I might not make me well understood. I have only one file to do the experiment. Also, I placed your script under the sum_light folder which is at the same level as my file, errors like "./svm_light_cross_validation: line 46: 3465 Floating point exception: 8 ./svm_learn -t 2 -g $g $TRAIN_FILE $MODEL_FILE > $TEMP_FILE" repeated. can you shed me some light to make it work?

Niketan said...

Have you downloaded svmlight and placed svm_learn and svm_classify binaries in the same folder.

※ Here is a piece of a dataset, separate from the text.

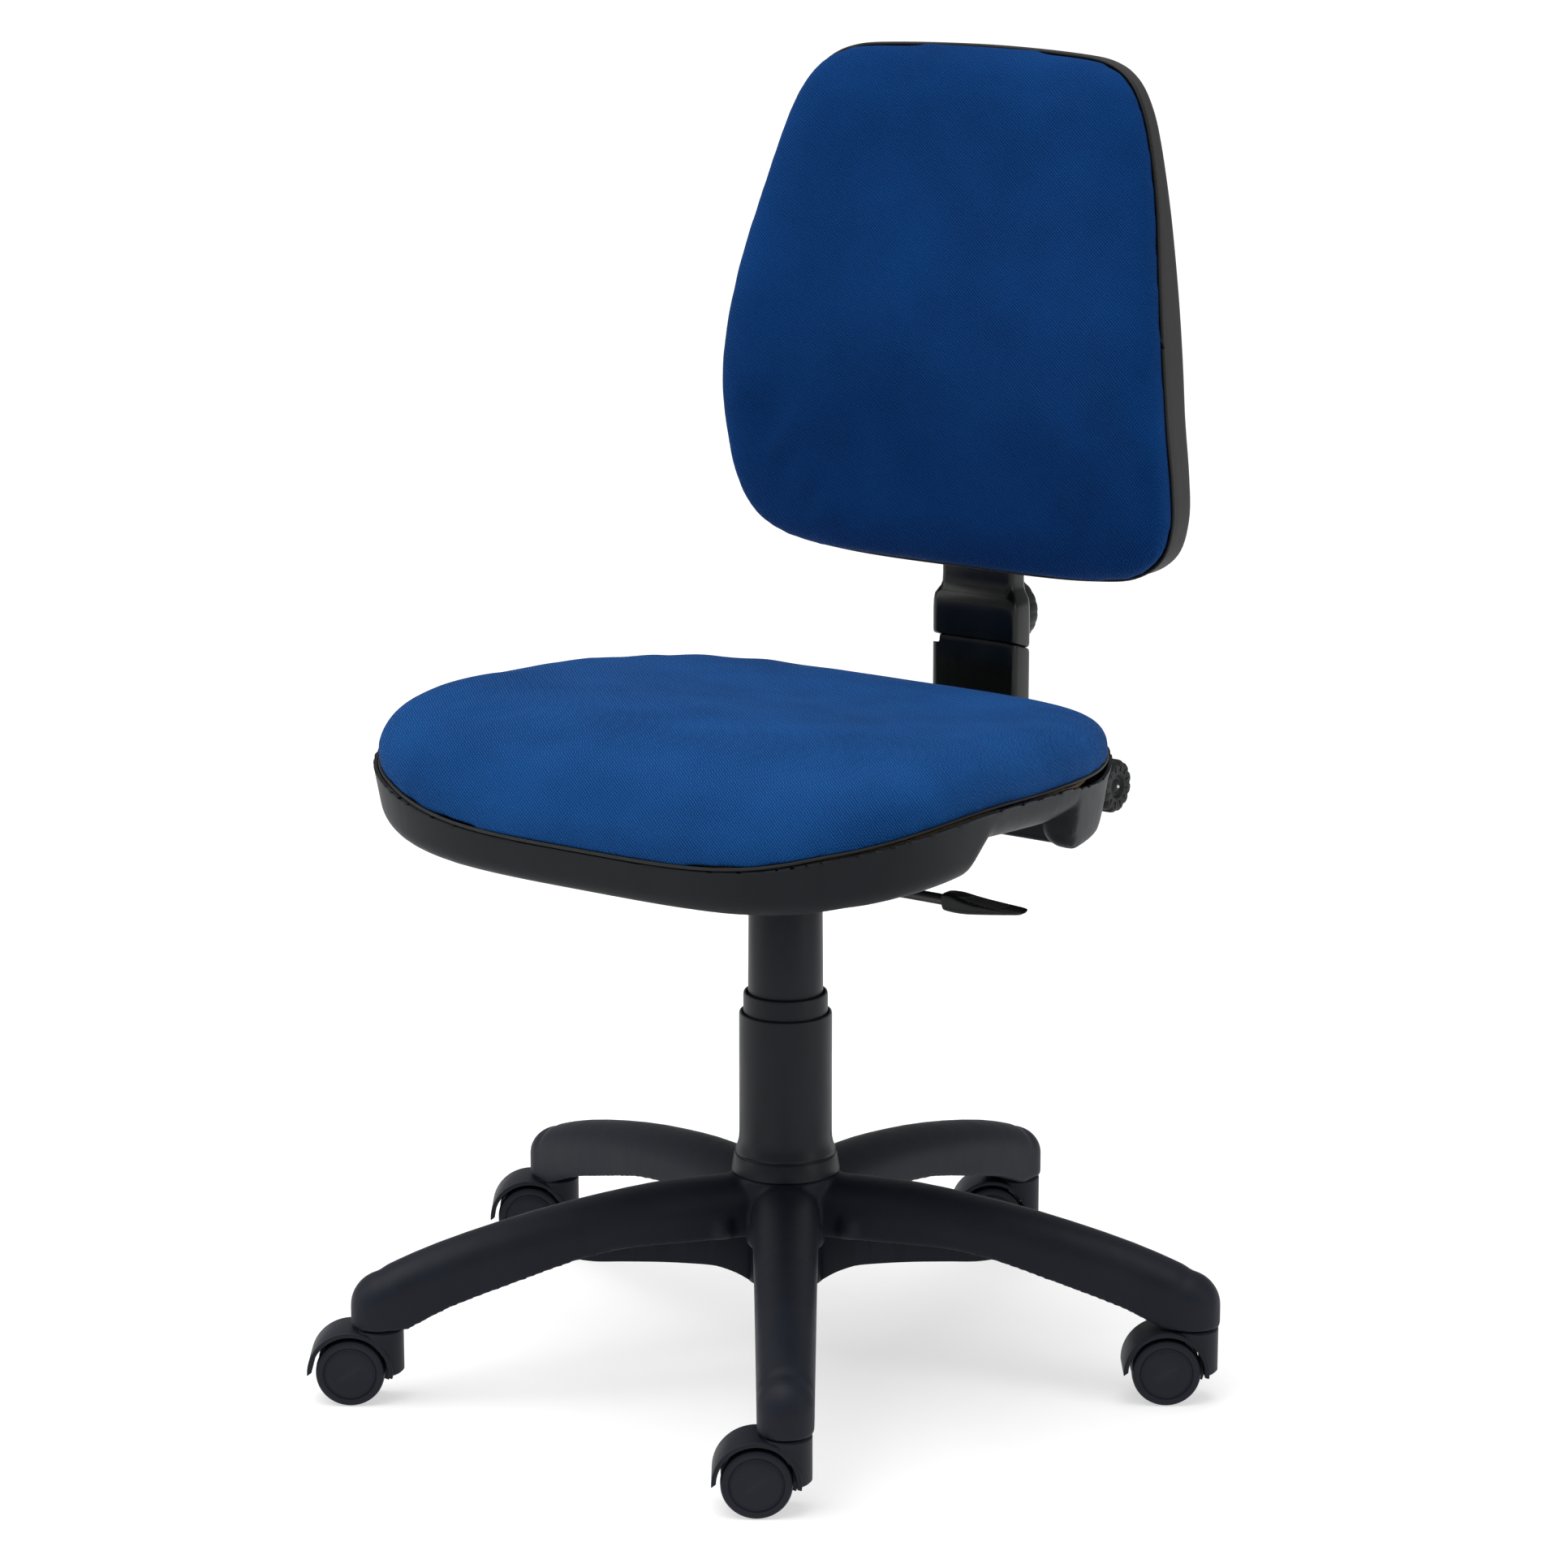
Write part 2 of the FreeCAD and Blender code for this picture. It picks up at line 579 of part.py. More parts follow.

Also to double check please run "./svm_learn" to see if the binaries are working on your OS.

Unknown said...

SVM itself is good. I could use it perform default training and testing.
"./svm_light_cross_validation ../feature_set 200 36 10 MyResults.txt" is how I run it, in SVM folder.

Niketan said...

Just to confirm, in your MyResults.txt file, entries after "Polynomial SVM with default parameters" are looking good. Also, I suspect you might not be getting entries after the line "RBF SVM with default parameters" except "gamma: 0.00001", "gamma: 0.0001" and so on. Am I correct ? If yes, your shell is probably having problem interpreting the variable "g" in line 46. Try putting a floating point operation (like addition or something) after line 48 and see if we are heading in right direction.